_Exercise instructions_. Pick out all lines in the listing holding the string "with" and copy them.

————

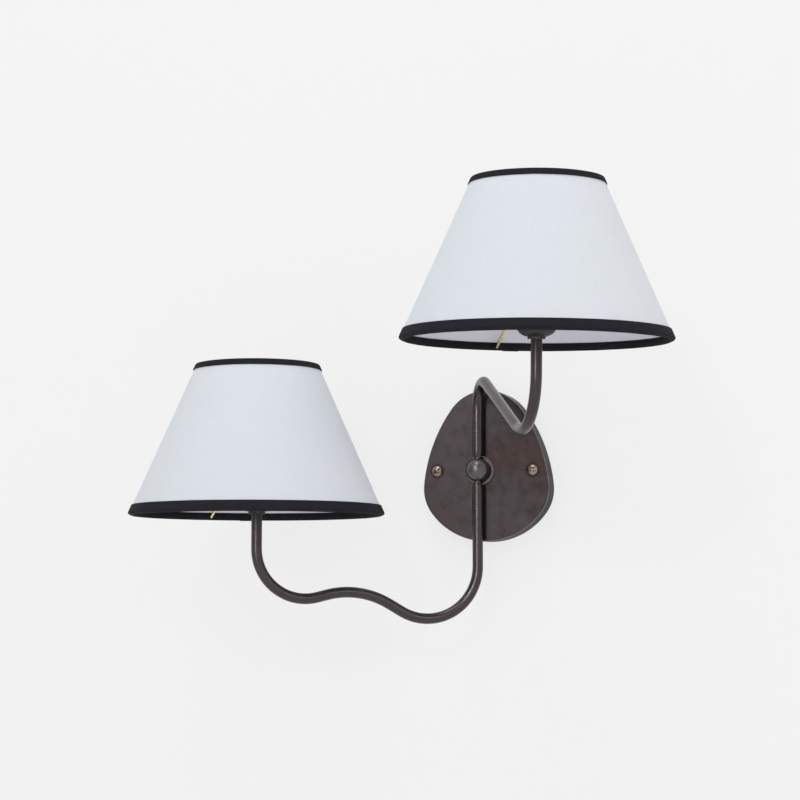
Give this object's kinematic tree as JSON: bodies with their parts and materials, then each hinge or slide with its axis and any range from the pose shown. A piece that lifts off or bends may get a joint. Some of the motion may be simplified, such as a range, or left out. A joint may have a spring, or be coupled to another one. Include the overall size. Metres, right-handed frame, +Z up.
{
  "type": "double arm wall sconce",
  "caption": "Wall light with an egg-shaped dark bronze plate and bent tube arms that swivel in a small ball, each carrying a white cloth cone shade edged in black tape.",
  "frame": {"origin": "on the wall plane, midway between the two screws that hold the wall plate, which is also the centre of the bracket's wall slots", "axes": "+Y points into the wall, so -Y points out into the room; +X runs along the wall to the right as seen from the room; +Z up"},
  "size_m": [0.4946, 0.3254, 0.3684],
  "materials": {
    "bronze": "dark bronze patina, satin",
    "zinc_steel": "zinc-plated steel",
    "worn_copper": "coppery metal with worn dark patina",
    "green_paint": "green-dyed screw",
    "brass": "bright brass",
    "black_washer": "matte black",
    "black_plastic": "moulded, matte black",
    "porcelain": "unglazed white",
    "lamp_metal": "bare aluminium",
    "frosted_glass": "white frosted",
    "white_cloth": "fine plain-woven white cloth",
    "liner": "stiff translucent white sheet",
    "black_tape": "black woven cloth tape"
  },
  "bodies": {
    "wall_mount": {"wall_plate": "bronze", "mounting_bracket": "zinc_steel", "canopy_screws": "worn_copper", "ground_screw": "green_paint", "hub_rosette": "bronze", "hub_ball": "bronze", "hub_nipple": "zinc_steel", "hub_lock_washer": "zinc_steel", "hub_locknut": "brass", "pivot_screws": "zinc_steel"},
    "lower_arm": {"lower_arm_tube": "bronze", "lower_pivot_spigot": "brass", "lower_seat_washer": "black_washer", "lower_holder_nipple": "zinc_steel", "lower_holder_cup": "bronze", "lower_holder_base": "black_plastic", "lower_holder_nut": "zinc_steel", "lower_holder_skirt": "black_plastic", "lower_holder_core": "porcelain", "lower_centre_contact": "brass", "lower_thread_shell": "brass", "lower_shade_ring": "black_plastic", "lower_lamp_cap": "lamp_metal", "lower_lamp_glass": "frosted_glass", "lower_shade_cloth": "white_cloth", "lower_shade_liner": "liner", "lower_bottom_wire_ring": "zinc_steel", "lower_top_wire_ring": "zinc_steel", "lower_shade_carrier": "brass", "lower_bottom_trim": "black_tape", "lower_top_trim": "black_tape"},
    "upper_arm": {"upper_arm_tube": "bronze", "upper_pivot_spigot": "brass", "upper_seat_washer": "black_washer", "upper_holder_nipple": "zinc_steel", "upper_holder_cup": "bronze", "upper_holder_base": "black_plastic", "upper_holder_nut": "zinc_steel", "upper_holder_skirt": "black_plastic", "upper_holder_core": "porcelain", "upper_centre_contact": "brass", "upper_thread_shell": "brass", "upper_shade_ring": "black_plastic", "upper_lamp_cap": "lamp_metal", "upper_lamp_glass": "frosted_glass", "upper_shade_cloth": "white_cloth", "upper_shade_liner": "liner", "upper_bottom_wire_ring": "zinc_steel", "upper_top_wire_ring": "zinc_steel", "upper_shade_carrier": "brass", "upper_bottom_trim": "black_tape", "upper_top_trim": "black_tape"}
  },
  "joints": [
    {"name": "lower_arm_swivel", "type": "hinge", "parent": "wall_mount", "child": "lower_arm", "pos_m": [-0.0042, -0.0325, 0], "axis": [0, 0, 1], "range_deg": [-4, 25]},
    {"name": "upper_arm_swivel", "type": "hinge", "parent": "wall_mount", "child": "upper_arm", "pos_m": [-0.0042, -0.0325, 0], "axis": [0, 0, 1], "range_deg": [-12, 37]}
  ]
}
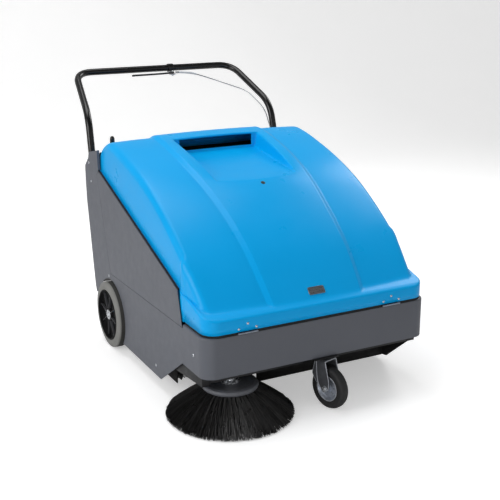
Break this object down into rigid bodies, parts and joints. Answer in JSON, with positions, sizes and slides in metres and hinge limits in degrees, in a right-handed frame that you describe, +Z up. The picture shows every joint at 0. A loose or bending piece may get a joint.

————

_Exercise output_.
Give this object's kinematic tree as JSON: bodies with their parts and materials, then each hinge or slide with its axis and any range from the pose shown. A piece that lifts off or bends may get a joint. Some of the motion may be simplified, such as a range, or left out. A joint may have a spring, or be coupled to another one. Include the overall size. Metres, right-handed frame, +Z up.
  "caption": "Wall light with an egg-shaped dark bronze plate and bent tube arms that swivel in a small ball, each carrying a white cloth cone shade edged in black tape.",
    "worn_copper": "coppery metal with worn dark patina",
Break this object down into rigid bodies, parts and joints. Answer in JSON, with positions, sizes and slides in metres and hinge limits in degrees, in a right-handed frame that you describe, +Z up. The picture shows every joint at 0. A loose or bending piece may get a joint.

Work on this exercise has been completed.